Yeager used to play in the now-defunct band State Flowers, which only heightened his all-too-common frustration with the famine of quality on the FM dial. So when the Flowers went the way of all bands, he decided to damn well do something about it.

"I didn't really feel like starting another band," he says. "And as I was checking out Indiepopradio.com [another Portland I-radio station] and some other stations, I realized that this was something that was not supercomplex, but was very doable. I like the music scene here quite a bit, but there's almost nowhere you can listen to local music on the radio here, except for a few shows on KBOO and KPSU. I wanted to create a place where, if you wanted to listen to local music, you could do it any time you wanted, not have to plan your day around it."

He soon found that he couldn't afford enough bandwidth to make a station feasible on his own--but he also found Live365, one of the many dot-coms that's literally giving itself away in hopes of cornering a particular market before the Mother Lode comes in. Yeager sends Scout's signal (and a back-up signal) to L365, and the consortium site duplicates it for as many listeners who want it, within reason.

"They have a limit of 365, and I think they chose that number for branding reasons more than anything else," he says. "I've never come anywhere close, though." The huge site's top stations typically pull in 100 or so listeners at any one time.

L365 offers a number of options for webcasting. On the simplest level, users can sign up for a free account, choose a station name and start uploading MP3s (provided they meet some technical specs) that Live365 streams itself on automatic shuffle. Provided you have your MP3s ready to roll, that process takes about 10 minutes to start. Yeager opts to control his play list in his own closet, a slightly more complicated process, but one he thinks any reasonably computer-savvy person could master.

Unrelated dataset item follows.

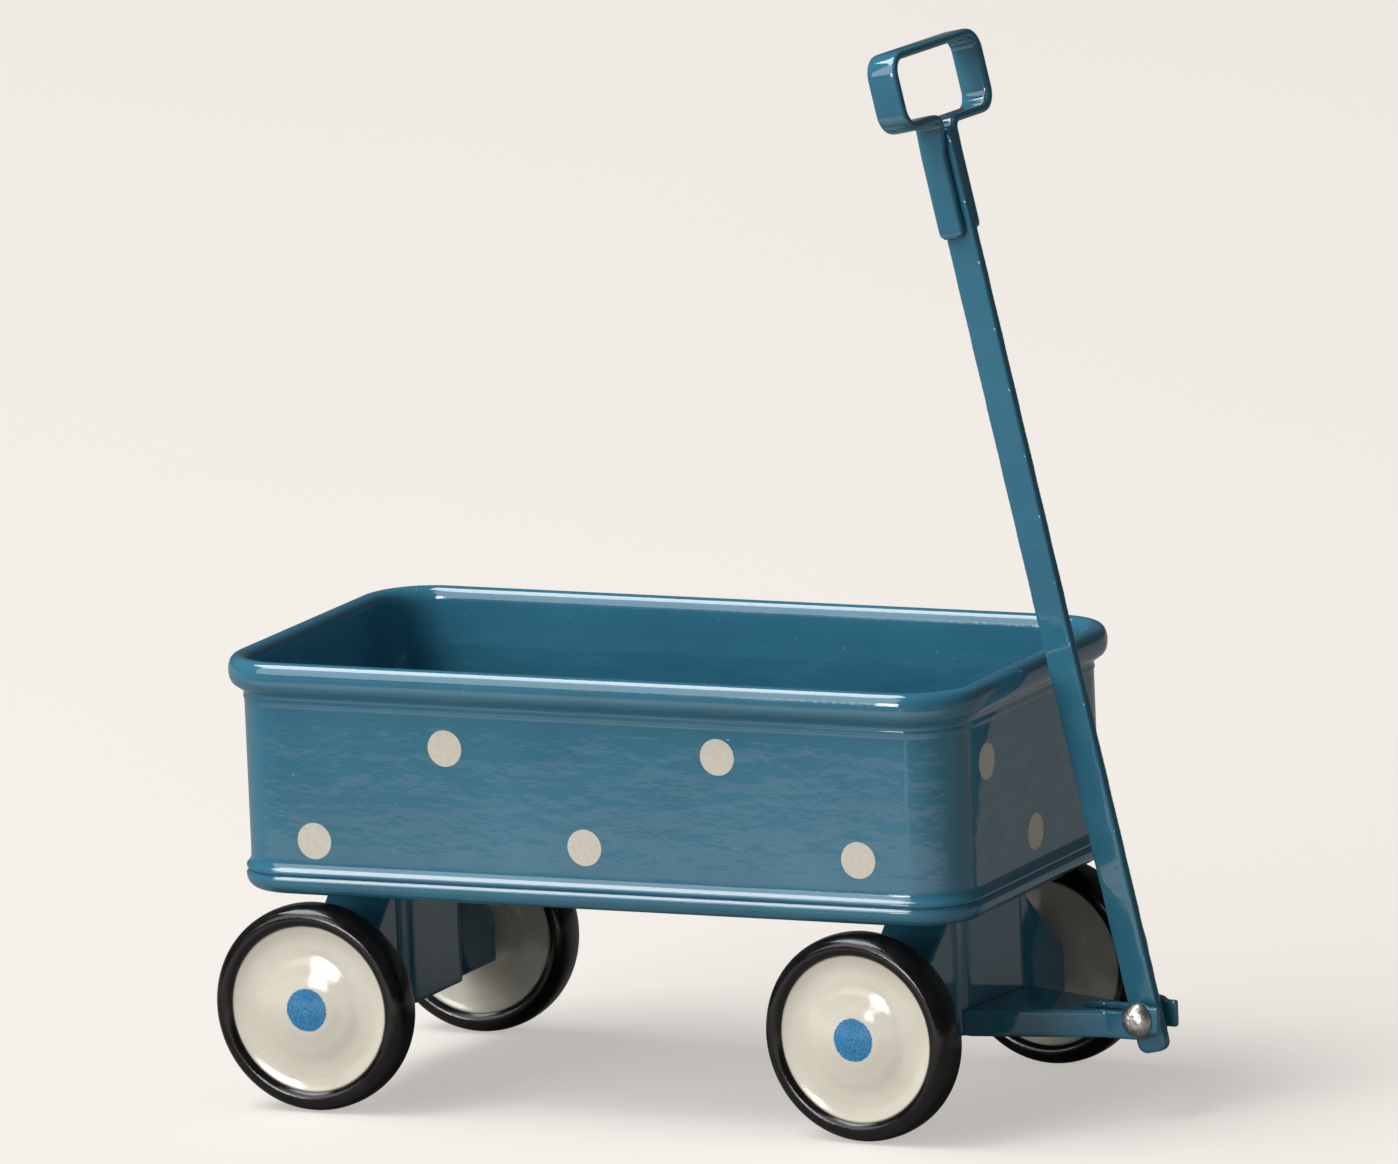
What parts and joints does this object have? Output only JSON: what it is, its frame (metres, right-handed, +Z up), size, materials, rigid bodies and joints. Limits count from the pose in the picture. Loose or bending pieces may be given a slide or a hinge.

Yeager says it's rare to have more than a handful of listeners tuned in at once. Still, with wireless connections (and, possibly, cranial transmitter implants--who knows?) on the way in the very near future, he hopes the station will continue to improve as a resource for those rare listeners not exactly eager to suck down the same comm-radio swill served cold in every 'burg in the country.

"I don't know of anywhere else where you can listen to the breadth and depth of music from Portland than Scout Radio, and I don't know where else you can listen to the breadth and depth of music in one genre than some place like Indiepopradio," he says. "The great thing about Internet radio is that it allows you to go for those little niches that mainstream, broadcast radio will never touch."

Yeager, who sometimes doubles as a [cue sinister music] lawyer, notes that his station makes use of no illegally obtained song files. "I get a lot of local CDs," he says. "I don't use Napster, Gnutella or any of the other file-sharing programs to put the playlists together. As a musician, I was really concerned going in about making sure this was above board." Live365, he notes, has agreements with the music publishing giants ASCAP and BMI and monitors its stations' compliance with the Digital Millennium Copyright Act.

So will David Yeager one day rule the airwaves from his closet at the edge of Ladd's Addition? Well, it's unlikely--but then again, that's hardly the point. The choice is between a dozen or so very dull stations and thousands of streams of the strange, terrible, great, stupid, daring and sometimes brilliant. Hardly a tough choice, I'd say.